◆ **COLLECTED MATERIAL**
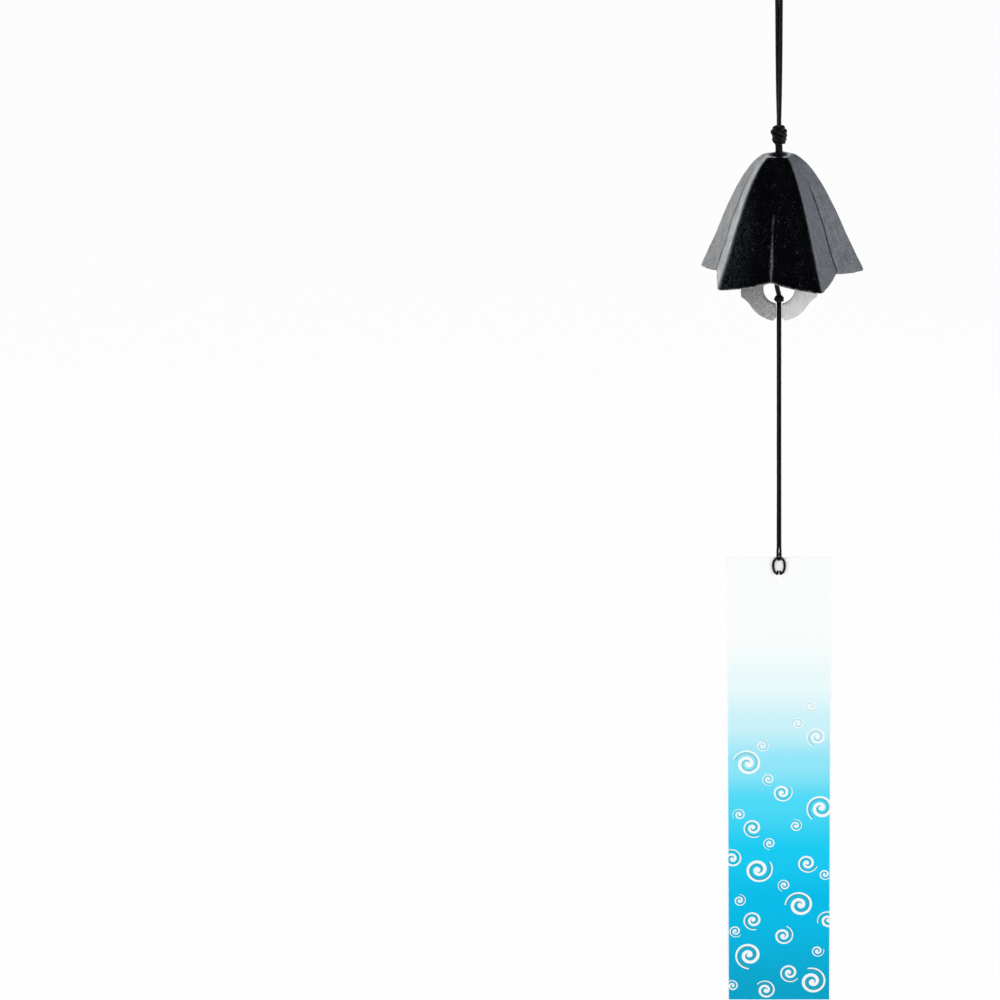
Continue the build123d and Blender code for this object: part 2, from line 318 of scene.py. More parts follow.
# %% Bell iron material
def cast_black():
    material, tree, shader = new_material("bell_iron")
    place = in_millimetres(tree)
    swell = grain(tree, place, 0.22, 3)
    skin = grain(tree, place, 0.9, 4, 0.55)
    fine = grain(tree, place, 4.5, 3, 0.6)
    pits = remap(tree, grain(tree, place, 1.4, 3, 0.6), 0.36, 0.42)
    height = calc(tree, "ADD", skin, calc(tree, "MULTIPLY", fine, 0.2))
    height = calc(tree, "ADD", height, calc(tree, "MULTIPLY", pits, 0.35))
    tree.links.new(raise_bump(tree, height, 0.12 * MM, 0.5), shader.inputs["Normal"])

    colour = blend_colour(tree, swell, screen_colour(1, 2, 4), screen_colour(6, 7, 11))
    # pale specks painted where the grain would catch the light: painted glints
    grains = remap(tree, grain(tree, place, 2.6, 1), 0.70, 0.76)
    glint_patches = remap(tree, grain(tree, place, 0.3, 2), 0.42, 0.62)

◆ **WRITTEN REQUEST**
Return the lines above exactly, keeping every word.

◆ **TASK ANSWER**
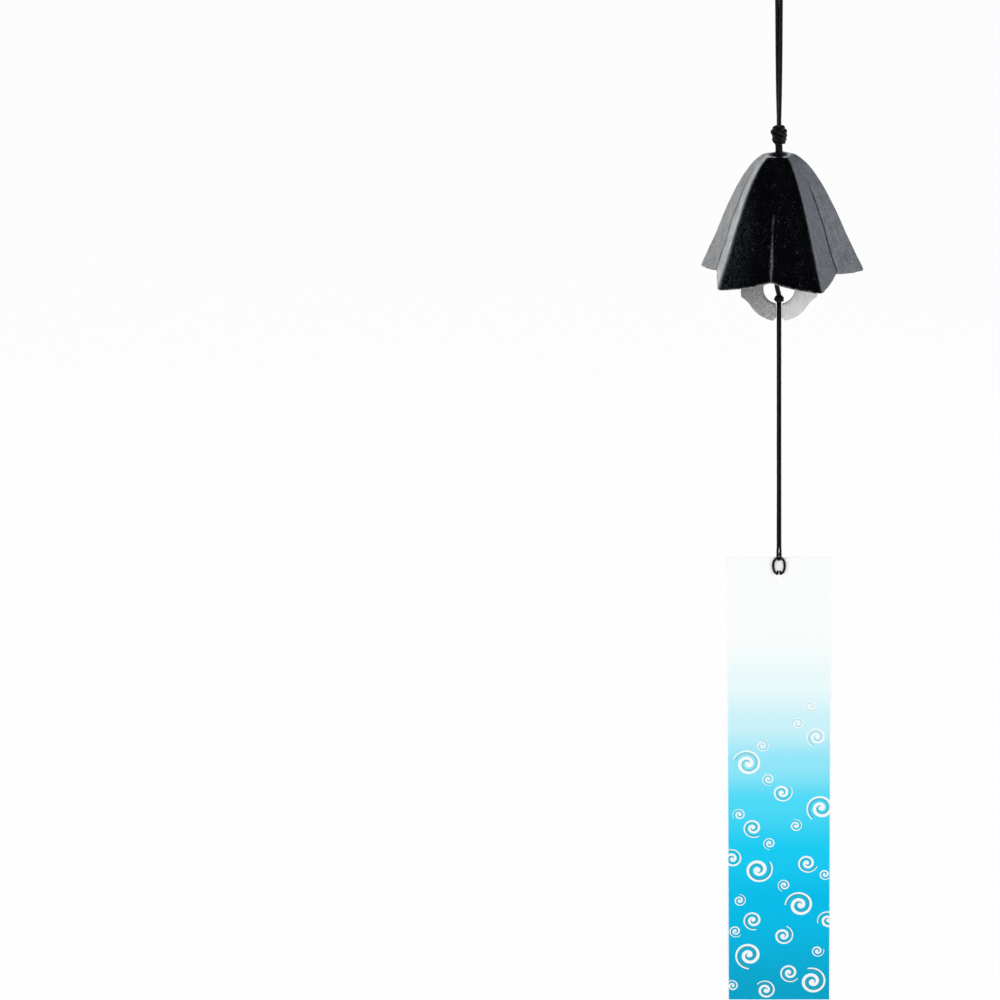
Continue the build123d and Blender code for this object: part 2, from line 318 of scene.py. More parts follow.
# %% Bell iron material
def cast_black():
    material, tree, shader = new_material("bell_iron")
    place = in_millimetres(tree)
    swell = grain(tree, place, 0.22, 3)
    skin = grain(tree, place, 0.9, 4, 0.55)
    fine = grain(tree, place, 4.5, 3, 0.6)
    pits = remap(tree, grain(tree, place, 1.4, 3, 0.6), 0.36, 0.42)
    height = calc(tree, "ADD", skin, calc(tree, "MULTIPLY", fine, 0.2))
    height = calc(tree, "ADD", height, calc(tree, "MULTIPLY", pits, 0.35))
    tree.links.new(raise_bump(tree, height, 0.12 * MM, 0.5), shader.inputs["Normal"])

    colour = blend_colour(tree, swell, screen_colour(1, 2, 4), screen_colour(6, 7, 11))
    # pale specks painted where the grain would catch the light: painted glints
    grains = remap(tree, grain(tree, place, 2.6, 1), 0.70, 0.76)
    glint_patches = remap(tree, grain(tree, place, 0.3, 2), 0.42, 0.62)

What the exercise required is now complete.